### Extracted data

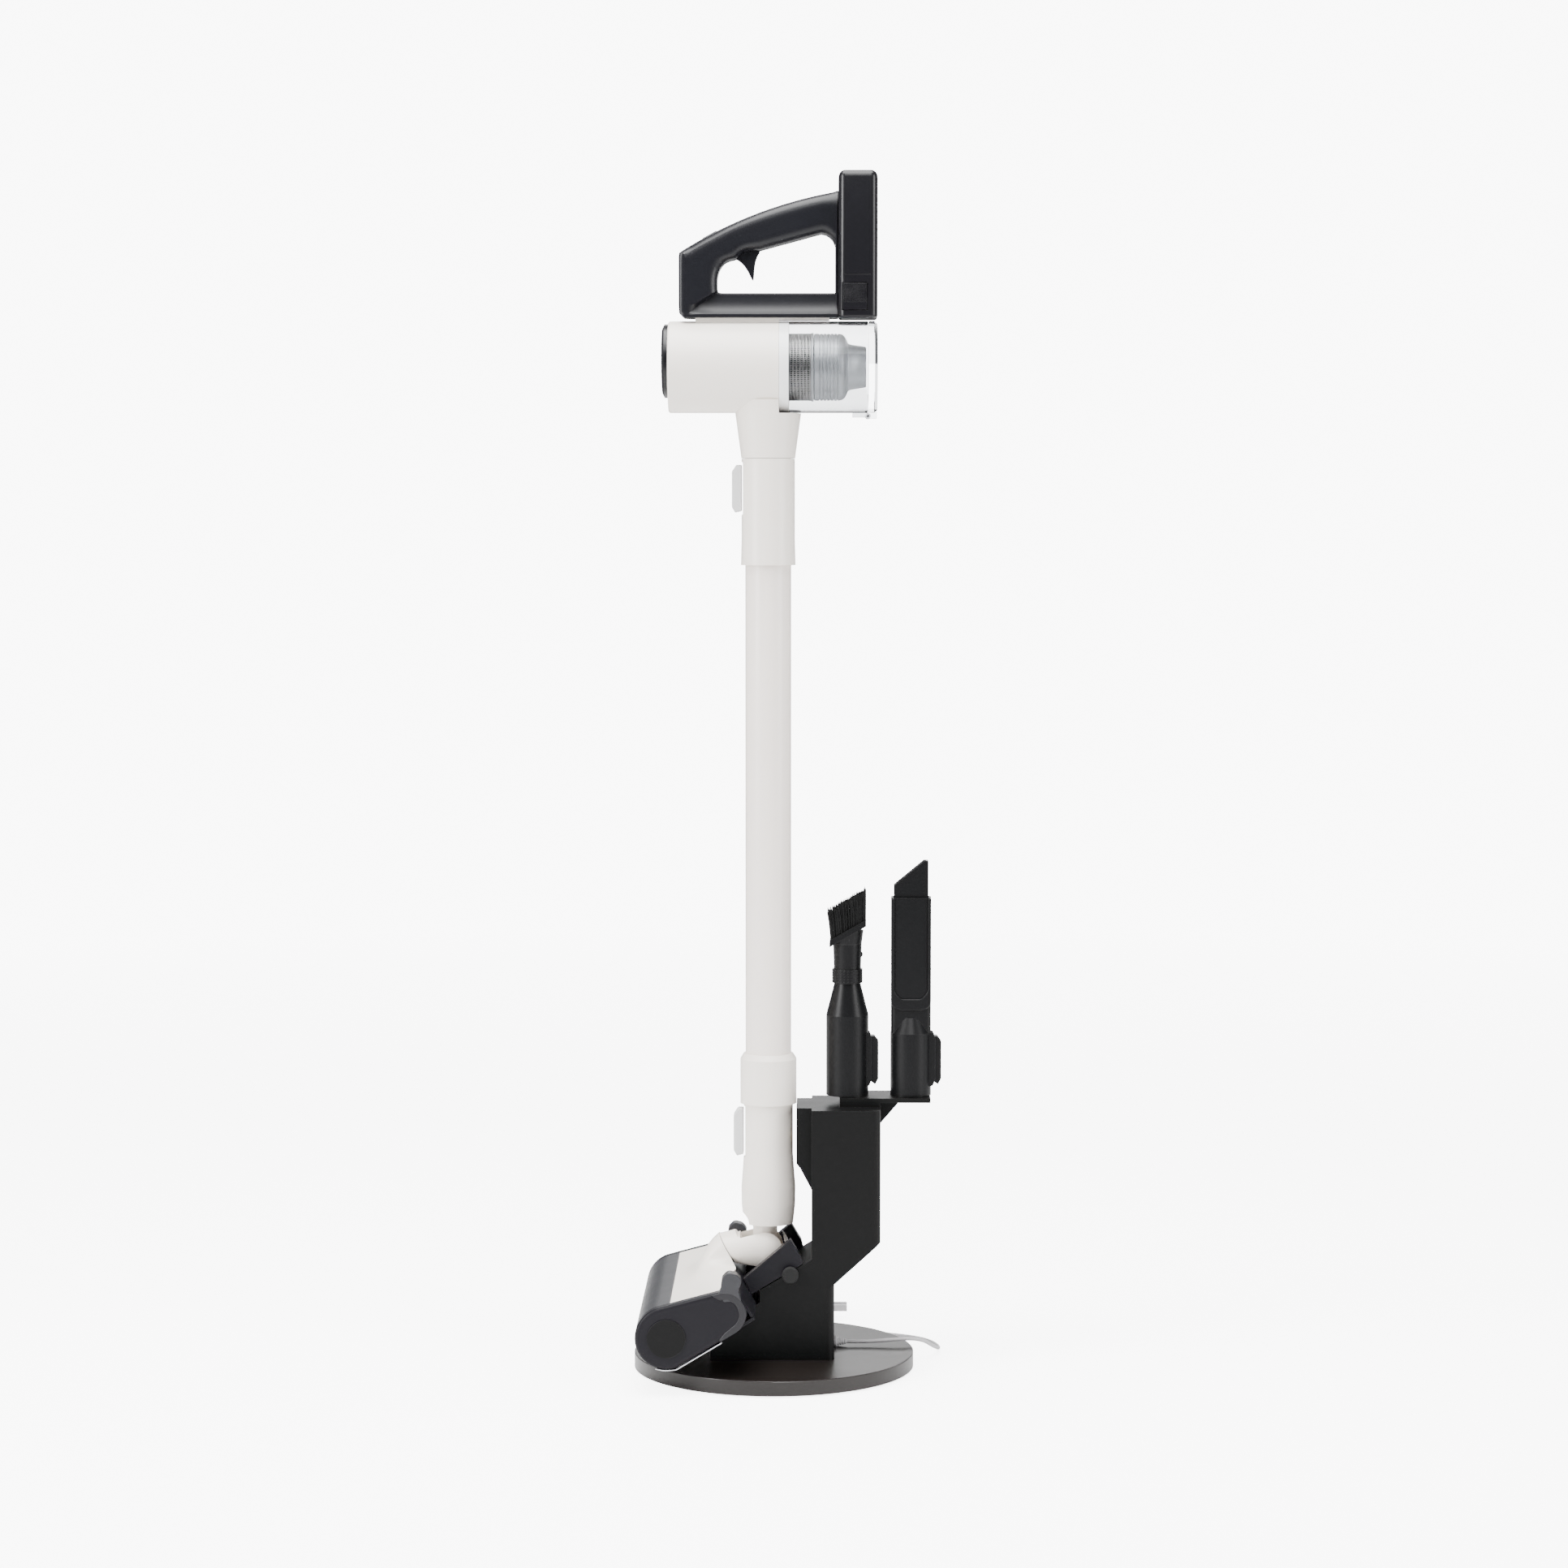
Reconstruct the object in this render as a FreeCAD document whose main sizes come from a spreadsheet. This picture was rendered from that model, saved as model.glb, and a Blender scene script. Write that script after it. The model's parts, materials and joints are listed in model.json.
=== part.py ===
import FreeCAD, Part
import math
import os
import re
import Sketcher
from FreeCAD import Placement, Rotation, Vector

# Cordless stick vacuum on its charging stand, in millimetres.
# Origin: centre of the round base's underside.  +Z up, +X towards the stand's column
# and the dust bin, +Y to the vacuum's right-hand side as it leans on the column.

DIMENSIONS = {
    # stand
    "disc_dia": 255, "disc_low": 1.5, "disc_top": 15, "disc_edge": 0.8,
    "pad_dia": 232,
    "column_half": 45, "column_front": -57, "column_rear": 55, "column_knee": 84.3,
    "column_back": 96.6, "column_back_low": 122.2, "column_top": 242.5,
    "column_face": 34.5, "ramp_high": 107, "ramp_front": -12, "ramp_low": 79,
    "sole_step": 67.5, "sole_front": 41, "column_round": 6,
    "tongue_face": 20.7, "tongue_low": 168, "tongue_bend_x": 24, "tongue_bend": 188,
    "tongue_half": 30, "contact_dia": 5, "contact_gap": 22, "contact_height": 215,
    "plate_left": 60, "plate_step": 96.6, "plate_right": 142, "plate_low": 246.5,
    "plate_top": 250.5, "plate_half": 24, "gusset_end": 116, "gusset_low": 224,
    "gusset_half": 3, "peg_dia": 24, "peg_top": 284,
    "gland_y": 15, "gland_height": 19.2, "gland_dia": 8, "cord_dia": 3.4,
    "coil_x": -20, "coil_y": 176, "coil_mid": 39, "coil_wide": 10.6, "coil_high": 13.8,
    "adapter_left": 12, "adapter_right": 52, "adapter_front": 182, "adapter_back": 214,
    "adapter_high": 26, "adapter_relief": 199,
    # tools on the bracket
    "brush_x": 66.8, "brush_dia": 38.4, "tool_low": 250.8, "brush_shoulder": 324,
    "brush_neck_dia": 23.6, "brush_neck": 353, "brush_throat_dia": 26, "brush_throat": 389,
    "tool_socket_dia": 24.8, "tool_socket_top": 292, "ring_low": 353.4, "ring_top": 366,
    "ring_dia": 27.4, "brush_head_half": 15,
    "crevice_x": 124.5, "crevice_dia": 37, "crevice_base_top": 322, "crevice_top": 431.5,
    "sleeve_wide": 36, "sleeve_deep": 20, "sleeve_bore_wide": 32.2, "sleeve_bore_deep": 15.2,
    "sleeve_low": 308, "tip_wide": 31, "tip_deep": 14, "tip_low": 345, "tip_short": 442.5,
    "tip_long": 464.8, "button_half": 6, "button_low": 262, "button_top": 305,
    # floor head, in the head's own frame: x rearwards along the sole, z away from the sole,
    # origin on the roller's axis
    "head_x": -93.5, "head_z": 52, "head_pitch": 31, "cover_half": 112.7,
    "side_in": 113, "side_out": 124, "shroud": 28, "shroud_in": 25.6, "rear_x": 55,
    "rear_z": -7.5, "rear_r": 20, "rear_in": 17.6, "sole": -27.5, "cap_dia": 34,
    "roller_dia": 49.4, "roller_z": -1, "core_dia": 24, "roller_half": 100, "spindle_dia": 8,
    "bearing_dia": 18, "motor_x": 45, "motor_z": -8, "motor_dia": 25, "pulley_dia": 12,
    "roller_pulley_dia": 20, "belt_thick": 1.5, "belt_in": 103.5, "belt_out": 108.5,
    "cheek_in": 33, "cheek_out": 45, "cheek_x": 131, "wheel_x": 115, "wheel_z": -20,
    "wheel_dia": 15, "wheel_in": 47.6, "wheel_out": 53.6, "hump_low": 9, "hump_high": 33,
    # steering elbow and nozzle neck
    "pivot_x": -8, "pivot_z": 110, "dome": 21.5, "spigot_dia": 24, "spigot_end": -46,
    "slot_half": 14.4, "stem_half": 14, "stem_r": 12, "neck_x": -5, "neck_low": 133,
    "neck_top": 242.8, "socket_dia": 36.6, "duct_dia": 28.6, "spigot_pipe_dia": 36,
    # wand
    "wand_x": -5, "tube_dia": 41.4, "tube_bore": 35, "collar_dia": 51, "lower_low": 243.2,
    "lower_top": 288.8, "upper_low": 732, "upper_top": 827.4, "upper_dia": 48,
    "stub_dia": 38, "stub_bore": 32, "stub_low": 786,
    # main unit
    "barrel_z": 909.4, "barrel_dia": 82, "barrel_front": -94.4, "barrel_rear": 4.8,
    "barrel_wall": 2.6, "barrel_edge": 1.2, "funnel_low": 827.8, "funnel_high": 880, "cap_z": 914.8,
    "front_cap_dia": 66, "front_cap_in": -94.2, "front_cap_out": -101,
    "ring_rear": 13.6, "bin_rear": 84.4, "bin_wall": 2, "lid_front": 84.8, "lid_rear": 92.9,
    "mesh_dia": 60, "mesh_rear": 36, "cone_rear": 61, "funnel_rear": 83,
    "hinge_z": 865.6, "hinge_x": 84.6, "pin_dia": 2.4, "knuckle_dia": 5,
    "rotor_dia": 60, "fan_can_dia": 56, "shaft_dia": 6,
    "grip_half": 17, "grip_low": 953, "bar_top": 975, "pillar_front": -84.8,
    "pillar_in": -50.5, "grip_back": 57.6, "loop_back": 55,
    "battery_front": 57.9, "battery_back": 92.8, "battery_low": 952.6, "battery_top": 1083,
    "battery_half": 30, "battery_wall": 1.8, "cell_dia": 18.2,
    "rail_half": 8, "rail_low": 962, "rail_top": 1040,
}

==

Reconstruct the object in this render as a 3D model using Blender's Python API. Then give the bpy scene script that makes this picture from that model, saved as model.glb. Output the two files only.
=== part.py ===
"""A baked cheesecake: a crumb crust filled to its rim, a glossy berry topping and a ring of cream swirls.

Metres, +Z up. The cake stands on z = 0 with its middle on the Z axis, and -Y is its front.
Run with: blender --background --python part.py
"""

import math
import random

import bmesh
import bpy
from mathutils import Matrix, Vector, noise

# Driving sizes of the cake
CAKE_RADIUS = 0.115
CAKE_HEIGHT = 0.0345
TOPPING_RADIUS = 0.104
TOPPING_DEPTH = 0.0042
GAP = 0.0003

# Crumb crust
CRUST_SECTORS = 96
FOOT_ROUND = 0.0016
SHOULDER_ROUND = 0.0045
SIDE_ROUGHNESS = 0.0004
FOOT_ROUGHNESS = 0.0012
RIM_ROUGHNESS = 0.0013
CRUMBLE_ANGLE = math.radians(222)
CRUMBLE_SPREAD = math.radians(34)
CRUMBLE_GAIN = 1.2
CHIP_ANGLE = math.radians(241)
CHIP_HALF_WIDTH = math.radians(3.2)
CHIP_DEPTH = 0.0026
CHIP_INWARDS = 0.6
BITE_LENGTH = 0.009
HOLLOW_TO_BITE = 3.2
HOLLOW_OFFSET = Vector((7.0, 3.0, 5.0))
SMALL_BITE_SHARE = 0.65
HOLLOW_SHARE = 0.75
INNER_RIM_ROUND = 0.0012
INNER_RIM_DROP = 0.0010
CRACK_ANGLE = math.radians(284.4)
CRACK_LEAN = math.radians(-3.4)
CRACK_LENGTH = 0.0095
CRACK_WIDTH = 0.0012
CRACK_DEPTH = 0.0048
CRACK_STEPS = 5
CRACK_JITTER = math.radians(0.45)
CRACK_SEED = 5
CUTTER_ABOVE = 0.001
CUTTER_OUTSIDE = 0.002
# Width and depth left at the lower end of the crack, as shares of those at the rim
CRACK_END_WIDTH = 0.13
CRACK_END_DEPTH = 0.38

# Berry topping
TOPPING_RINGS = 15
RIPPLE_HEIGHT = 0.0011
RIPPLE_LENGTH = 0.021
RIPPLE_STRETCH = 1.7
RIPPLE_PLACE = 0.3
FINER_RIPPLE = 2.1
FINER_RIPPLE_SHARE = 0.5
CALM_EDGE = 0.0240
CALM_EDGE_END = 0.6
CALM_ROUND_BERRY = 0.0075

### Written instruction
The lines above from the one containing "Reconstruct the object in this render as a FreeCAD" through the one containing "# and the dust" are to be set down exactly, and no others.

### Task solution
Reconstruct the object in this render as a FreeCAD document whose main sizes come from a spreadsheet. This picture was rendered from that model, saved as model.glb, and a Blender scene script. Write that script after it. The model's parts, materials and joints are listed in model.json.
=== part.py ===
import FreeCAD, Part
import math
import os
import re
import Sketcher
from FreeCAD import Placement, Rotation, Vector

# Cordless stick vacuum on its charging stand, in millimetres.
# Origin: centre of the round base's underside.  +Z up, +X towards the stand's column
# and the dust bin, +Y to the vacuum's right-hand side as it leans on the column.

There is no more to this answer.